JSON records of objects
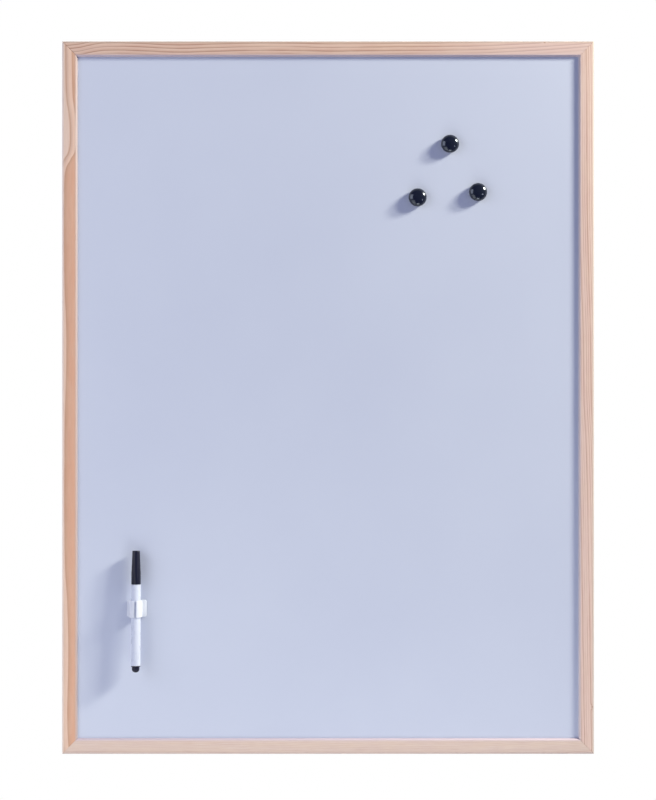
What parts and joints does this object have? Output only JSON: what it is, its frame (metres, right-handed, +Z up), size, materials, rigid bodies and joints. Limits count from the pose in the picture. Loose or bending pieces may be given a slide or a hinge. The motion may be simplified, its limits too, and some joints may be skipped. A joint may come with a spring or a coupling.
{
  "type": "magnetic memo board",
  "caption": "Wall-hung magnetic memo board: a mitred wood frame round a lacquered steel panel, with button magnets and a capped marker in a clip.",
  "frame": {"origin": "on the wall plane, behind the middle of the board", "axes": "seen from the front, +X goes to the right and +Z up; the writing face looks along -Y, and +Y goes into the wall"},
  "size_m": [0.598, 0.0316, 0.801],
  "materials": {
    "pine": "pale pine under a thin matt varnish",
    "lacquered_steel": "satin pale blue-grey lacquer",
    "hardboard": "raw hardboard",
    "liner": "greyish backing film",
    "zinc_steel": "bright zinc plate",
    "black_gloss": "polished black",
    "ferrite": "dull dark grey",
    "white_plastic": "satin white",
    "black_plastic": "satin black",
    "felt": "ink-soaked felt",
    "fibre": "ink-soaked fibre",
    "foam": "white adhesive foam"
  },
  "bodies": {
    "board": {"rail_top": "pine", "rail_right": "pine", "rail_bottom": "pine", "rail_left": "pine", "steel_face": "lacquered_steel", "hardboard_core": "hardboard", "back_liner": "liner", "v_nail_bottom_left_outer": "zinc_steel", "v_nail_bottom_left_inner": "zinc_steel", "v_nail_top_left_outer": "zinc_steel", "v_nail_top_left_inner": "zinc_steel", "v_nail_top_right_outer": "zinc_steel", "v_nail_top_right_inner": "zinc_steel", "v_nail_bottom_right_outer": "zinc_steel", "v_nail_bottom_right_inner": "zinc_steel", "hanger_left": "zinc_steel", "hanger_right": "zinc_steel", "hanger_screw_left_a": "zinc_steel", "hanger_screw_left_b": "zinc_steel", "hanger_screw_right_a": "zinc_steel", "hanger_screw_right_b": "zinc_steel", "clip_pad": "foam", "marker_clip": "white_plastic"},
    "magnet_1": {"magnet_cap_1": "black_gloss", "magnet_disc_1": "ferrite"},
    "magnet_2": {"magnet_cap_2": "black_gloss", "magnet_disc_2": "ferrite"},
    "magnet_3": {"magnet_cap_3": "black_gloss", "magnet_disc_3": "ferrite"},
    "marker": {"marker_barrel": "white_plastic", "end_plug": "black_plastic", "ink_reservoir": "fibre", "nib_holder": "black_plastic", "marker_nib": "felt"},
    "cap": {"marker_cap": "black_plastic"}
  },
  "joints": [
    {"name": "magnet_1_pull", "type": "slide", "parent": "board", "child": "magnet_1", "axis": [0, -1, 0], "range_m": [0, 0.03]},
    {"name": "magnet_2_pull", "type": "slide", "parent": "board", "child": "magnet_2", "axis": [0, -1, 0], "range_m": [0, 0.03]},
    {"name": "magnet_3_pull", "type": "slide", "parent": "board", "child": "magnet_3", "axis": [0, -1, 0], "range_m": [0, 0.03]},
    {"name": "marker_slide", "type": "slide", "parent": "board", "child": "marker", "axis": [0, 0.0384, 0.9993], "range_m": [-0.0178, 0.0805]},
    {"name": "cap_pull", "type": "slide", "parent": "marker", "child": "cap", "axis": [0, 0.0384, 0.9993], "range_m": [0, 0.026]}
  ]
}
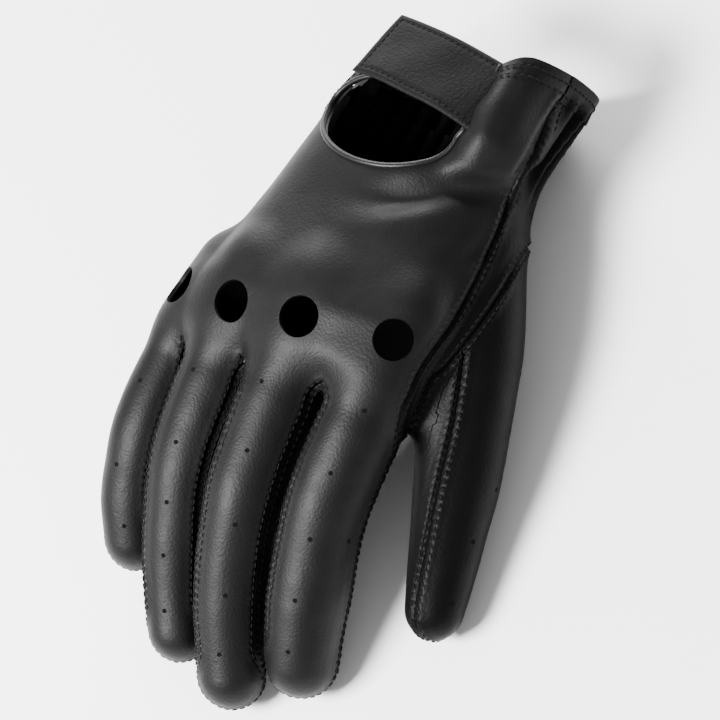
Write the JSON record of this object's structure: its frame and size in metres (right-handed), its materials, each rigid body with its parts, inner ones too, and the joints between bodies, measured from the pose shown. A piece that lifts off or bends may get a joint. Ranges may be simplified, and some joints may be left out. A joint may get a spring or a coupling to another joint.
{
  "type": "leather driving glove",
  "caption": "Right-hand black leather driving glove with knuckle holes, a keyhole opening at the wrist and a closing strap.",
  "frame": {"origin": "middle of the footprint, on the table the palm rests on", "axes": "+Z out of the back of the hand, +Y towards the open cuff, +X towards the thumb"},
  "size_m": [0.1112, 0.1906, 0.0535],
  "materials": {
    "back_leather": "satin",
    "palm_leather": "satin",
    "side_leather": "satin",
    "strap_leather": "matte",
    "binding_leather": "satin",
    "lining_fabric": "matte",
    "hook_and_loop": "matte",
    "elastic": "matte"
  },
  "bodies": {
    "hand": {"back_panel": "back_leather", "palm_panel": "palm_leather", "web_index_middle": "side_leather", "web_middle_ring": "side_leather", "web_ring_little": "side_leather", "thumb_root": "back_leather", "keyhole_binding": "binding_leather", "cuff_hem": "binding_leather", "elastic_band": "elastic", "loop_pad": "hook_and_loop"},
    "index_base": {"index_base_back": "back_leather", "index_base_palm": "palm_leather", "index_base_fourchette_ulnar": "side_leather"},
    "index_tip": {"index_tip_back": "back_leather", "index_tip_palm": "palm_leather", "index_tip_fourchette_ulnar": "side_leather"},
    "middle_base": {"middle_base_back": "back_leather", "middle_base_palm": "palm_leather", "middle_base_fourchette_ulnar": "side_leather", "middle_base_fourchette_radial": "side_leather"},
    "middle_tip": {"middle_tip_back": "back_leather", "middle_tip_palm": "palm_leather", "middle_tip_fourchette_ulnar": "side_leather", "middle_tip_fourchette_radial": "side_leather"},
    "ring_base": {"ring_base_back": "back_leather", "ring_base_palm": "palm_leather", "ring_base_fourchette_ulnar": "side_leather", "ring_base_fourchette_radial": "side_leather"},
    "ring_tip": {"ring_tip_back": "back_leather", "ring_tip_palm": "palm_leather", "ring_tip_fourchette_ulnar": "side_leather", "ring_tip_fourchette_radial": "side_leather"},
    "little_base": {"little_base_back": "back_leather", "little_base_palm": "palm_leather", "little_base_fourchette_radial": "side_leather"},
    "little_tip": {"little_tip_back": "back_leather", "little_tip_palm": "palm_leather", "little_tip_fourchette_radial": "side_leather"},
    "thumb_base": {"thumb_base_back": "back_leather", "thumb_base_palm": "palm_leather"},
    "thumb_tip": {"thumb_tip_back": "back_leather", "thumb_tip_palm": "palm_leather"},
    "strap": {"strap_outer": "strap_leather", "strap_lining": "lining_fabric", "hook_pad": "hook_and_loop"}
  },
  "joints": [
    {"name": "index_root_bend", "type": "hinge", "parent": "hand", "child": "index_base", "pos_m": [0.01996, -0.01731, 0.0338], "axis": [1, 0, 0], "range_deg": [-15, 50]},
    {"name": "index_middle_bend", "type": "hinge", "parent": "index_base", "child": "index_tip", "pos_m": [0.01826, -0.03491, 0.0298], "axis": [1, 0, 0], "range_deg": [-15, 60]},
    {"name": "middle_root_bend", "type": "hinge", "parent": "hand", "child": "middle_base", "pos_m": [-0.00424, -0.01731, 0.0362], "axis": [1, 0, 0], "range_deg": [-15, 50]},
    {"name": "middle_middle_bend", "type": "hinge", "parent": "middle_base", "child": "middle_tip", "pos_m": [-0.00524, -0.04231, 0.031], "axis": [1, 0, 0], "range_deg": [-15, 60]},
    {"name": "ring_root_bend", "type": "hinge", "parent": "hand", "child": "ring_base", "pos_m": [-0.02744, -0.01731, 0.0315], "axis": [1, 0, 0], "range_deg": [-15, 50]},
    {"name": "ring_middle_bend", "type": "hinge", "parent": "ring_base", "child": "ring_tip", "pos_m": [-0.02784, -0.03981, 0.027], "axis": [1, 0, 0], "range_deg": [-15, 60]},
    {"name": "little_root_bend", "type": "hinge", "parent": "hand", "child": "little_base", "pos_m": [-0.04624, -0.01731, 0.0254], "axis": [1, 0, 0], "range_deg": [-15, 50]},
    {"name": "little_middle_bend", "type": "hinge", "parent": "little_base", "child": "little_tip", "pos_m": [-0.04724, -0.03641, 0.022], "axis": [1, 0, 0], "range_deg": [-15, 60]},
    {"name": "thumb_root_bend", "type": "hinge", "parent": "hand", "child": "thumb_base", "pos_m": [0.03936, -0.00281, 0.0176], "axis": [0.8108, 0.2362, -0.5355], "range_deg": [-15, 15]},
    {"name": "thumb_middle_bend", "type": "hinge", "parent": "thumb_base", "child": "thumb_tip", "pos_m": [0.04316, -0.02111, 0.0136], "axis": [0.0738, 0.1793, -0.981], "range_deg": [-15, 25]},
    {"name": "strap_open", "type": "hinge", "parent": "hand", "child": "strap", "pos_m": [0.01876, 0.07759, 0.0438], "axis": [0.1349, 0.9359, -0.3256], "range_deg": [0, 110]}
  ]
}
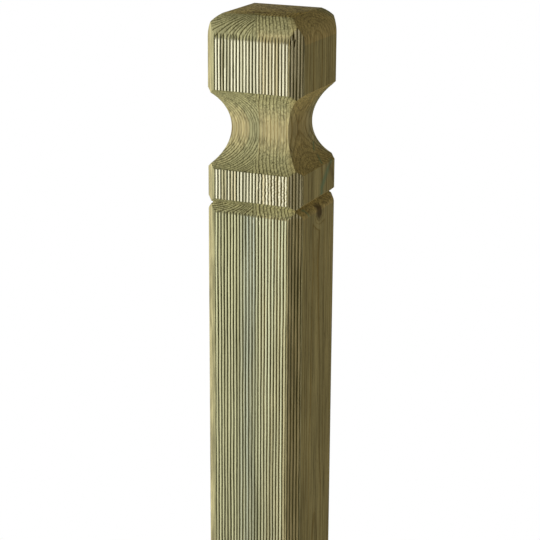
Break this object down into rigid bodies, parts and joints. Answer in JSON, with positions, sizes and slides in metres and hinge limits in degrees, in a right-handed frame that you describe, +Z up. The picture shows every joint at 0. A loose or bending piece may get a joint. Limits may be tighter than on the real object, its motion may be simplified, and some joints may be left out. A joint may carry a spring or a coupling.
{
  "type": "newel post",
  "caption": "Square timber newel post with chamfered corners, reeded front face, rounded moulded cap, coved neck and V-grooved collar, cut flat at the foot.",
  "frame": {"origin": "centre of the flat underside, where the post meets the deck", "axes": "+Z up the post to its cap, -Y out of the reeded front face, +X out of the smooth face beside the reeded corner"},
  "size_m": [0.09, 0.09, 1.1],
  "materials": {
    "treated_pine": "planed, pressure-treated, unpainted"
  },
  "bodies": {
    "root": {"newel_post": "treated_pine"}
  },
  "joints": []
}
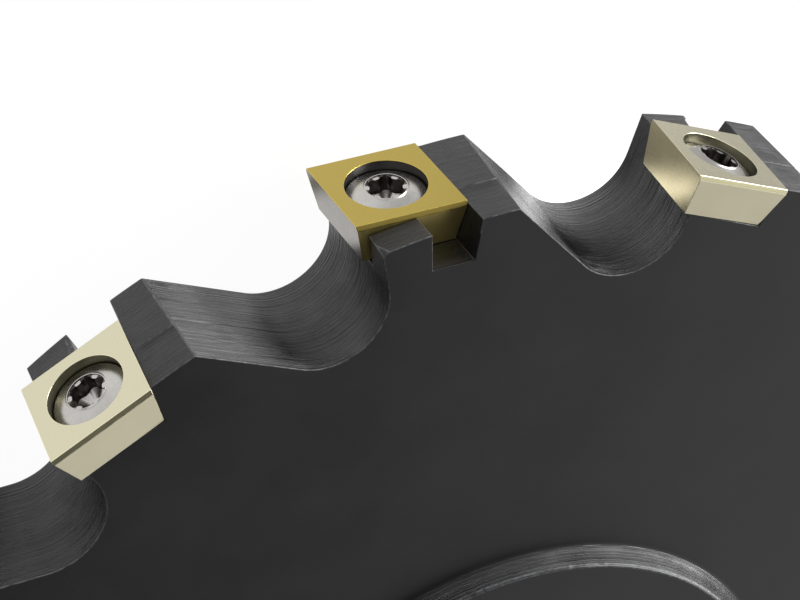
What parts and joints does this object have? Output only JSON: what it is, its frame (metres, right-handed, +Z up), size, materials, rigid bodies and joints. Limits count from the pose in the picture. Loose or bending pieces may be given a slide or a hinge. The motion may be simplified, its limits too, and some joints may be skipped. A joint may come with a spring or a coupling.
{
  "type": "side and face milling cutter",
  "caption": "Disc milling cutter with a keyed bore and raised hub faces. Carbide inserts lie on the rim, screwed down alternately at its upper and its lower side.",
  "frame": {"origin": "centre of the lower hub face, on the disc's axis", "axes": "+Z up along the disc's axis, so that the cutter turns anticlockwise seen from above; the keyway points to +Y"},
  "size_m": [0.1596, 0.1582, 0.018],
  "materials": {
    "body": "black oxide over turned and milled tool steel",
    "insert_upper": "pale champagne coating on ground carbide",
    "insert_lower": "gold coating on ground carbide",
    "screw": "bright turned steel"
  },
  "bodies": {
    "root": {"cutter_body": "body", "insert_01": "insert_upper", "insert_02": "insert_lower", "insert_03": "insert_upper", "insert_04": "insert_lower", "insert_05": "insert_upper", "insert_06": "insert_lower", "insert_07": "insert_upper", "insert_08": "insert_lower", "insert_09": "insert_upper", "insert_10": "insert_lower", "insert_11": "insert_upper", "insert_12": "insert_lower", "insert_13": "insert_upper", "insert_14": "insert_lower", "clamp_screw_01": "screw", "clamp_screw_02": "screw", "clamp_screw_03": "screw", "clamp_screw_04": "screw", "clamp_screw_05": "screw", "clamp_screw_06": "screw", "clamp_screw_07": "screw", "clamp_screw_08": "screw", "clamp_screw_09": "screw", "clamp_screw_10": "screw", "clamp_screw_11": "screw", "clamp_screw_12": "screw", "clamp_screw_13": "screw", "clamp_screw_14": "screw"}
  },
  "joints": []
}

> _Written instruction_: Gather all lines from the listing above in which "into" occurs.

> _Exercise result_:
  "frame": {"origin": "on the wall plane, behind the middle of the board", "axes": "seen from the front, +X goes to the right and +Z up; the writing face looks along -Y, and +Y goes into the wall"},
Break this object down into rigid bodies, parts and joints. Answer in JSON, with positions, sizes and slides in metres and hinge limits in degrees, in a right-handed frame that you describe, +Z up. The picture shows every joint at 0. A loose or bending piece may get a joint. Limits may be tighter than on the real object, its motion may be simplified, and some joints may be left out. A joint may carry a spring or a coupling.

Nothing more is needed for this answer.